1) ACCEPTANCE - It may or may not be how you had hoped but it's here. Now that it is, the first step is to acknowledge it just as it is. This is a serious advantage point as there is huge potential to enrich it with wise tweeks. Hold in mind that it will pass, like everything else. We are all imperfect humans.

2) CHECK-IN - Take a moment to notice how your are interpretating it. It could be your head is in panic planning mode or cannot be bothered. Can you label your emotions about the experience and other sensations in the body? Knowing what is showing up for you in the present will help you prioritise more accurately and know your self-care limitation thresholds.

3) WHAT DOES GOOD ENOUGH LOOK LIKE? It may be just getting through it or the wish for everyone to be together . Get to the heart of what really matters here. Opt for ways to increase your chances of kindness, authenticity and presence with yourself and others.  

4) BOUNDARY SETTING - Now that you have identified what the non negotiables and flexibles are, it's time to commit by action planning. Don't let others’ or your own expectations get in the way of a meaningful and enjoyable time. Practice taking time to appreciate the awkward small talk interactions with as much heart and honesty as you would do other deeper conversations.

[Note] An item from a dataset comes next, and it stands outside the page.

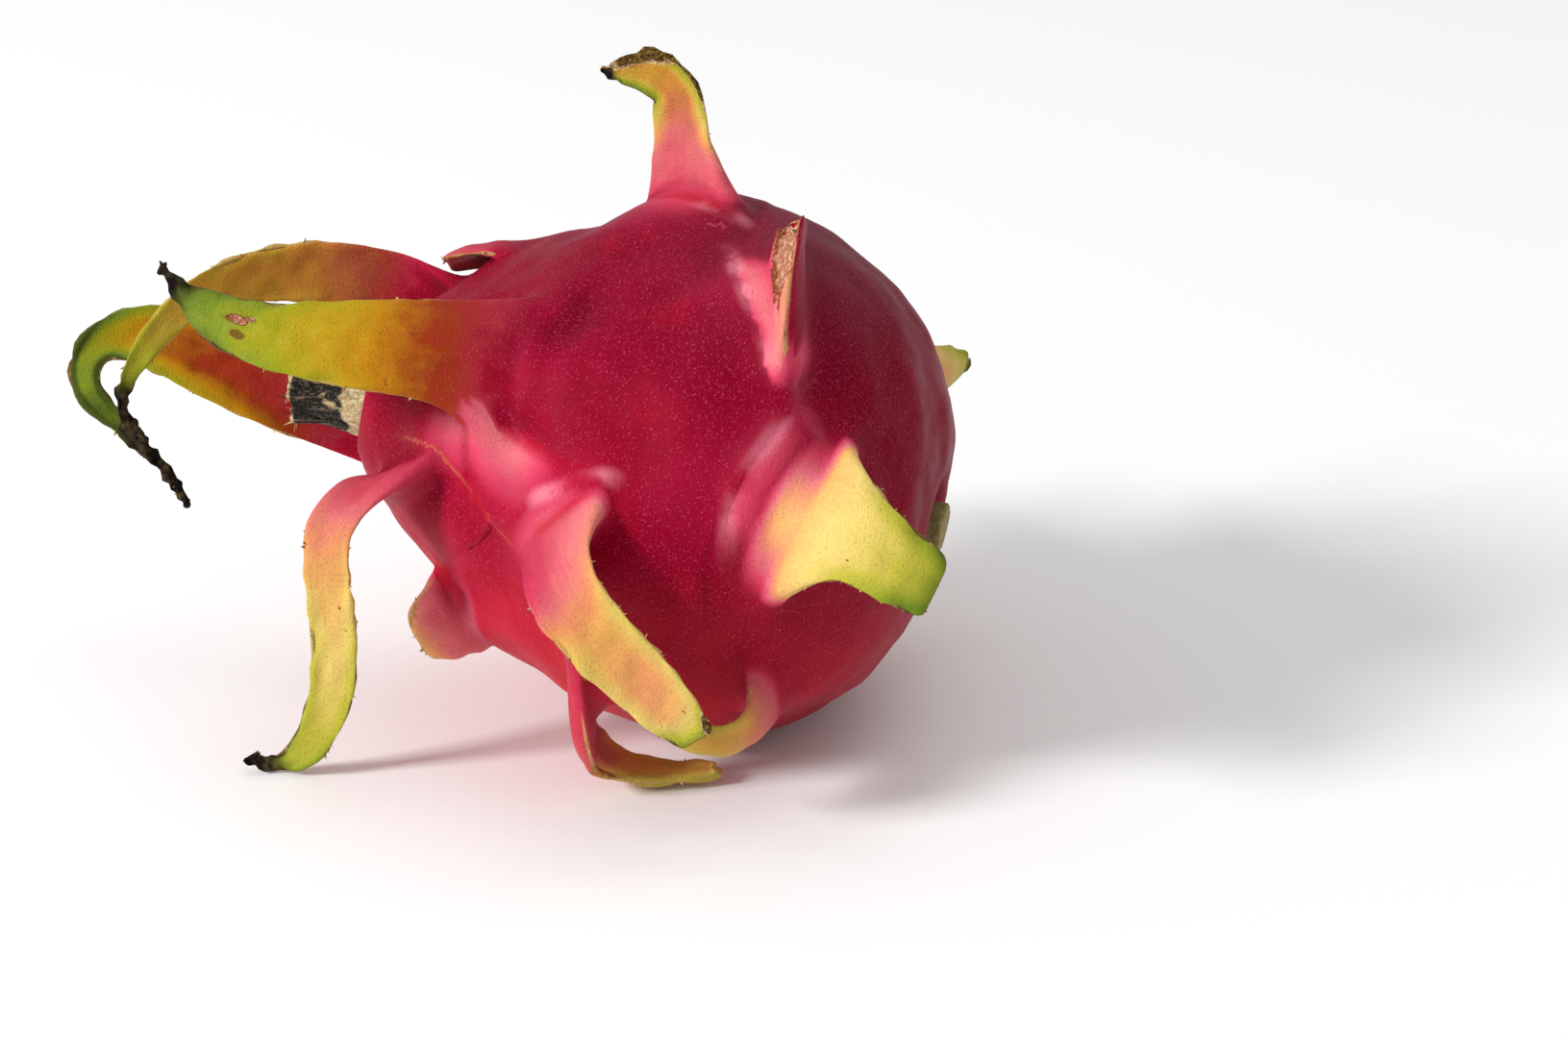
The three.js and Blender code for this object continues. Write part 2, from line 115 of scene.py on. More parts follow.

5) SELF-COMPASSION - Approach everything with an attitude of care towards yourself and your limitations. Stay in the present moment and remember your breath is your superpower. Talk to yourself with love and care so that you stay on track with looking after your immediate needs, especially self-care (sleep, rest, exercise, nutrition). There is no need to be a martyr.

6) TIME OUT - Give yourself permission to take time for yourself, even if it's only 5mins in the loo. You can suggest a walk outdoors where you can mindfully restore and connect to nature as you walk. Go to bed early, delegate/decline tasks with respect and, above all, remember it's OK to rest. If you're isolated make sure to get out for a walk and/or be around others socially, even on the periphery.

The end of year also brings the need for rest, restoration and winter hibernation. Seize the opportunity for seasonal reflection on what you are grateful for and what areas you want to commit valued energies to going forward with deeper clarity and intention.